Ah, that unflattering awkwardness, illuminated in thoughtful prose. Jones writes with magical realism, and a respect for the diversity in human experience. We see this in the different versions of Heaven presented, and Katie's roundabout journey towards her own ethereal paradise—the pair of red shoes that finally fit. While not explicitly mentioned, the novel, in its colourful youthfulness, sparks thoughts of The Wizard of Oz, Hans Christian Andersen's The Little Mermaid and one's being otherworldly, and The Princess Bride's Wesley. Jones writes a playful, yet achingly tasteful story, as readers may discover upon meeting the ever-obliging Jason.
While A Thousand Rooms fills the mind with much to discuss and reminisce upon, I do wish Jones had chosen to elaborate more on the past life experiences of the people Katie encounters. Delving further into the lives of Katie's antagonists (such as Darryl), may have added further profundity, though the story is already packed with diverse perspectives.
A Thousand Rooms completes itself with wizened contentment, an impressive feat given the protagonist's youth. The storyline quivers with humor and a work environment that reminds me of Toby Young's How To Lose Friends And Alienate People, while conversational insightfulness rings of spiritual resolution Mitch Albom offers in The Five People You Meet In Heaven. Outwardly, the novel is light, though the relationships depicted present a world and an afterlife of multidimensional possibility, where predestination and free will engage in a dance of shifting rhythms.
This is one of those rare books I simply couldn't put down. I was immediately captivated from the first sentence, and became so completely engrossed that nothing else in the world mattered for a good few hours.
This story would make a great movie that for me would be something like a cross between Ghost, and What Dreams May Come... and some.
Jones' creativity, originality, writing style, and storytelling skills are first rate. This book ticks all the boxes for a five-star work.
I've long been a fan of Helen Jones's Ambeth series, and I really enjoyed seeing her take on a different genre and world in A Thousand Rooms. The novel reads like contemporary fiction but has a lovely touch of fantasy and a good helping of romance (which came as a pleasant surprise after all of Katie's struggles!). As usual, Jones's writing is descriptive and detailed, and she beautifully brings to life the various settings (real and imagined) throughout the novel.
As a protagonist, Katie is a strong character. She has a deep love for her family, a clever set of problem-solving skills, and a bit of a potty mouth (which I really love, but some may find offensive). I appreciated how Katie remained headstrong and steadfast in her search for heaven, even after several obstacles sent her crashing (sometimes literally) back down to Earth.
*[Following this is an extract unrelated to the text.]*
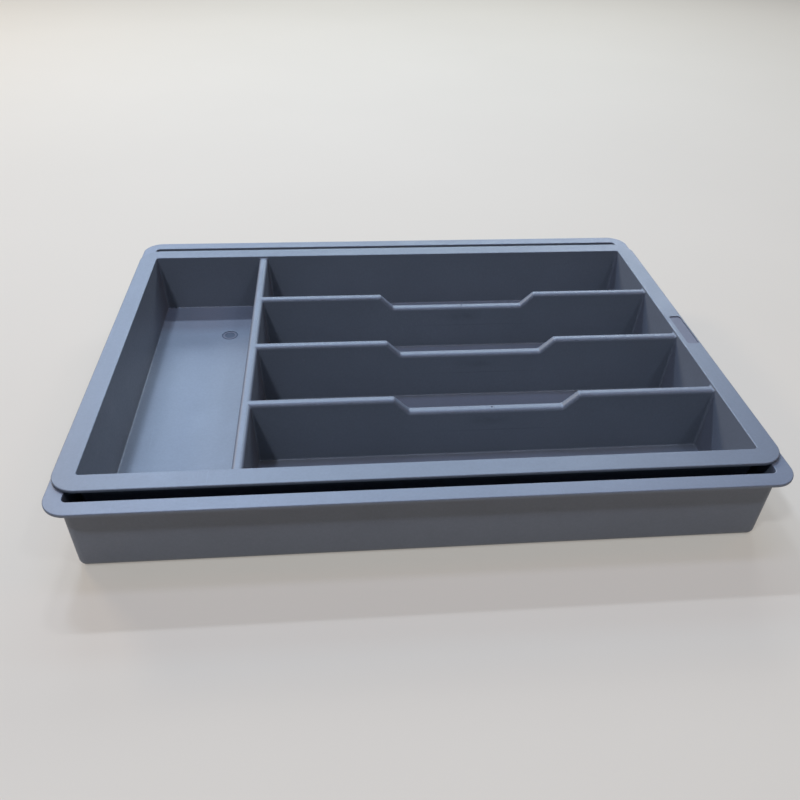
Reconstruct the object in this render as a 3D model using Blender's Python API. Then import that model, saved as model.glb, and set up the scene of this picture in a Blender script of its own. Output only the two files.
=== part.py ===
"""Nested cutlery tray: a plain outer tray, and a compartment tray that hangs in it by its rim.

World frame: metres, +X along the length, +Y to the back, +Z up, origin at the centre of the base.
Every wall leans inward on its way down, as a moulding has to in order to leave its tool.
"""

import math

import bmesh
import bpy
from mathutils import Matrix, Vector

MM = 0.001

# Outer tray
OUTER_RIM_LENGTH = 401.2 * MM
OUTER_RIM_DEPTH = 312.7 * MM
OUTER_HEIGHT = 48.4 * MM
OUTER_RIM_WIDTH = 9.7 * MM
OUTER_RIM_THICKNESS = 1.9 * MM
OUTER_RIM_CORNER = 14.0 * MM
OUTER_WALL = 1.8 * MM
OUTER_FLOOR = 2.0 * MM
OUTER_DRAFT = 0.85 * MM
OUTER_BODY_CORNER = 4.8 * MM
OUTER_BASE_ROUND = 4.4 * MM
OUTER_INSIDE_CORNER = 3.0 * MM
OUTER_INSIDE_ROUND = 2.0 * MM

# Compartment tray; its own origin is below the middle of its rim
INNER_REST_Y = -1.35 * MM
INNER_REST_GAP = 0.3 * MM
INNER_RIM_LENGTH = 400.0 * MM
INNER_RIM_DEPTH = 279.3 * MM
INNER_RIM_WIDTH = 12.6 * MM
INNER_RIM_THICKNESS = 1.87 * MM
INNER_RIM_CORNER = 15.0 * MM
INNER_WALL = 1.8 * MM
INNER_FLOOR = 1.8 * MM
INNER_FLOOR_TOP = 6.5 * MM
INNER_DRAFT_X = 2.8 * MM
INNER_DRAFT_Y = 2.1 * MM
INNER_BODY_CORNER = 3.6 * MM
INNER_BASE_ROUND = 2.4 * MM
RIM_EDGE_ROUND = 0.45 * MM

# Dividers, moulded in one with the compartment tray and hollow from below
LONG_DIVIDER_TOP = 49.1 * MM
CROSS_DIVIDER_TOP = 48.9 * MM
DIVIDER_TOP_WIDTH = 4.5 * MM
DIVIDER_TOP_ROUND = 1.6 * MM
DIVIDER_SKIN = 1.5 * MM
DIVIDER_ROOT = 1.0 * MM
LONG_DIVIDER_X = -103.85 * MM
CROSS_DIVIDER_YS = [-66.15 * MM, -2.3 * MM, 61.55 * MM]

# Finger notch in each cross divider
NOTCH_X = 43.4 * MM
NOTCH_TOP_LENGTH = 115.3 * MM
NOTCH_FLOOR_LENGTH = 96.1 * MM
NOTCH_DEPTH = 9.3 * MM

# Shallow panel in the right-hand rim
PANEL_LENGTH = 36.5 * MM
PANEL_WIDTH = 8.5 * MM
PANEL_Y = 1.65 * MM
PANEL_EDGE_MARGIN = 0.8 * MM
PANEL_CORNER = 1.5 * MM
PANEL_SINK = 0.5 * MM

# Round mould mark in the floor of the side compartment
MARK_X = -129.8 * MM
MARK_Y = 80.15 * MM
MARK_OUTER_DIAMETER = 12.4 * MM
MARK_INNER_DIAMETER = 10.4 * MM
MARK_SINK = 0.3 * MM

OVERCUT = 2.0 * MM

INNER_TOP = OUTER_HEIGHT + INNER_REST_GAP + INNER_RIM_THICKNESS
INNER_OPENING_LENGTH = INNER_RIM_LENGTH - 2 * INNER_RIM_WIDTH
INNER_OPENING_DEPTH = INNER_RIM_DEPTH - 2 * INNER_RIM_WIDTH
NOTCH_PROFILE = [
    (NOTCH_X - NOTCH_TOP_LENGTH / 2, 0.0),
    (NOTCH_X - NOTCH_FLOOR_LENGTH / 2, NOTCH_DEPTH),
    (NOTCH_X + NOTCH_FLOOR_LENGTH / 2, NOTCH_DEPTH),
    (NOTCH_X + NOTCH_TOP_LENGTH / 2, 0.0),
]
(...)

At times, she did get a little whiney for me ... but hey, if I were dead and left to wander Earth alone, I know I'd bitch, too.
The novel has a steady pace, with a good balance of action and introspection. Personally, I would have liked to have seen a little less reflection on Katie's life and more of the various heavens, but I understand why Jones chose to portion the novel as she did, and it works well. If I had to describe A Thousand Rooms in one word, it would be bittersweet. Katie's emotions are raw and realistic, and as someone who deeply empathizes with others (and is a bit homesick herself), I found myself tearing up at several points throughout the novel. Sometimes, I grieved with Katie for her lost life, while at other times, I happy-cried for her moments of joy. Maybe I'm just a sucker ... or maybe Jones has written a fantastic, emotionally resonant novel. (You can let me know after you read it!)
Overall, A Thousand Rooms is a beautiful journey that reminds the reader to appreciate every moment and focus on the "blessed" things in their life. While at times sad and introspective, it is also unfailingly hopeful and full of joy and love. Jones has crafted an endearing heroine, an uplifting love story, and a captivating vision of the afterlife (I wouldn't mind if this novel were right!). Highly recommended for those who like strong female characters, coming-of-age narratives, and true love -- just keep the tissues nearby!